▶ WORK REQUIRED:
Search the data for the word "this" and copy every line that contains it.

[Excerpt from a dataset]
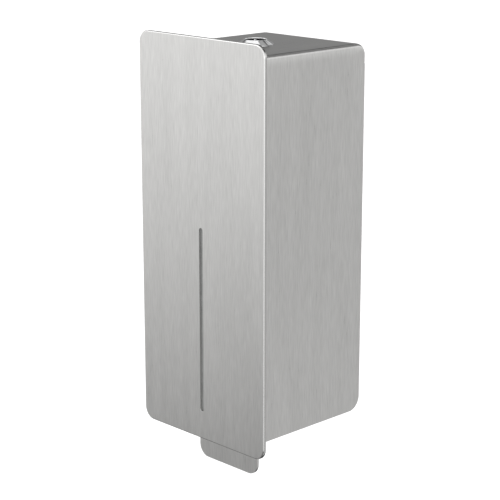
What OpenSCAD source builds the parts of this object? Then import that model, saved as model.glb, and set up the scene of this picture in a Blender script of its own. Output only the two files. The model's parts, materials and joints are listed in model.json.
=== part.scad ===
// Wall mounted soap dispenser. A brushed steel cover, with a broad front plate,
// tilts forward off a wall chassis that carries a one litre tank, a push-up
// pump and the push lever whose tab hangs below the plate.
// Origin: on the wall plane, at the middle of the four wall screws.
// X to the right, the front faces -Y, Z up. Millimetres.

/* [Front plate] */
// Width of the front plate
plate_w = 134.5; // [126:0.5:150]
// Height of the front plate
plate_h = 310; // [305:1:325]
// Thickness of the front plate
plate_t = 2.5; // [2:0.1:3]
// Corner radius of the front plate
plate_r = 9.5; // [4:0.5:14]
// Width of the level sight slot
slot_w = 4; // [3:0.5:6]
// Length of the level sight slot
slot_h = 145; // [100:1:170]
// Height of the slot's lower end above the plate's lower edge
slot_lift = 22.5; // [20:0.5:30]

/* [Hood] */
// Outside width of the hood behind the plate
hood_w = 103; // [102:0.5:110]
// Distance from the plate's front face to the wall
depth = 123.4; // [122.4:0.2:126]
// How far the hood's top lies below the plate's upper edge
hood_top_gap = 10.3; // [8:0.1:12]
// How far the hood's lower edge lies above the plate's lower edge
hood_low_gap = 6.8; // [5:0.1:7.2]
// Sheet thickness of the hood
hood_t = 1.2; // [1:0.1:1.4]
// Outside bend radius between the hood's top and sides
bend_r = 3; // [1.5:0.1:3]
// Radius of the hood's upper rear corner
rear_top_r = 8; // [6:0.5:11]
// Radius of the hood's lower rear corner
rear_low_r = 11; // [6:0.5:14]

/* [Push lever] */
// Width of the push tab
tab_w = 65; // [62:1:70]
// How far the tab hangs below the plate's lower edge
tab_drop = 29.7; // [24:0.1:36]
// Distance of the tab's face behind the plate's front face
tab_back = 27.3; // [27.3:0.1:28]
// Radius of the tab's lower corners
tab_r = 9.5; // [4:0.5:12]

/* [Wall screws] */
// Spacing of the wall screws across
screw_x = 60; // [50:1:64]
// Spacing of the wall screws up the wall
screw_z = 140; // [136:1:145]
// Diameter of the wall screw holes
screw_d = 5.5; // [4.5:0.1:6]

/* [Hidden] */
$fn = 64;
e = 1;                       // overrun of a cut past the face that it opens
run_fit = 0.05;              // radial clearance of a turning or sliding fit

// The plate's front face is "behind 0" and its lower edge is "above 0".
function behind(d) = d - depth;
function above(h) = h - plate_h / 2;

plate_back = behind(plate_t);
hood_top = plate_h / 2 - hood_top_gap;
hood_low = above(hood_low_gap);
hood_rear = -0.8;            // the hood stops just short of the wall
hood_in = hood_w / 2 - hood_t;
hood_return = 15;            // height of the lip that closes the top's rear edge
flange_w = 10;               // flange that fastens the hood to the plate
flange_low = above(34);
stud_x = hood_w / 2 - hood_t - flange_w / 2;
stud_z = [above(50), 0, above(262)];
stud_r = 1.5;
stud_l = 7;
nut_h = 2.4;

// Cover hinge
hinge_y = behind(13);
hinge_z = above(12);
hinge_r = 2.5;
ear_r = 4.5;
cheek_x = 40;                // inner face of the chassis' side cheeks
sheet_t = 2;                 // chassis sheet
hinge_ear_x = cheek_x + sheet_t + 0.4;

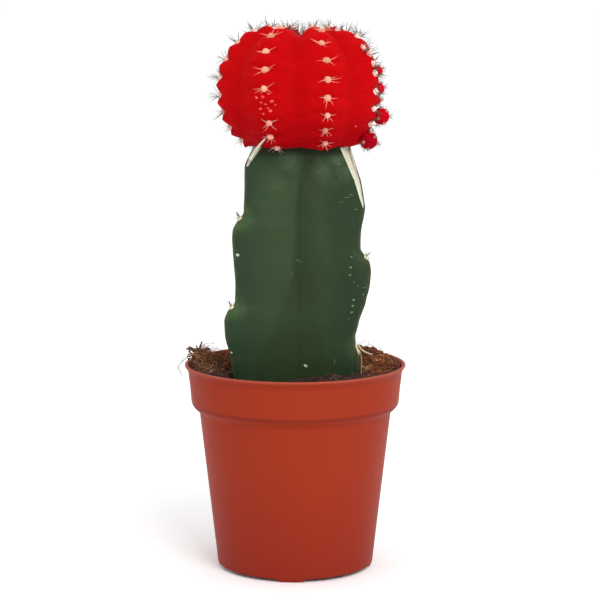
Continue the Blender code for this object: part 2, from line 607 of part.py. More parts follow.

▶ EXERCISE ANSWER:
What OpenSCAD source builds the parts of this object? Then import that model, saved as model.glb, and set up the scene of this picture in a Blender script of its own. Output only the two files. The model's parts, materials and joints are listed in model.json.
Continue the Blender code for this object: part 2, from line 607 of part.py. More parts follow.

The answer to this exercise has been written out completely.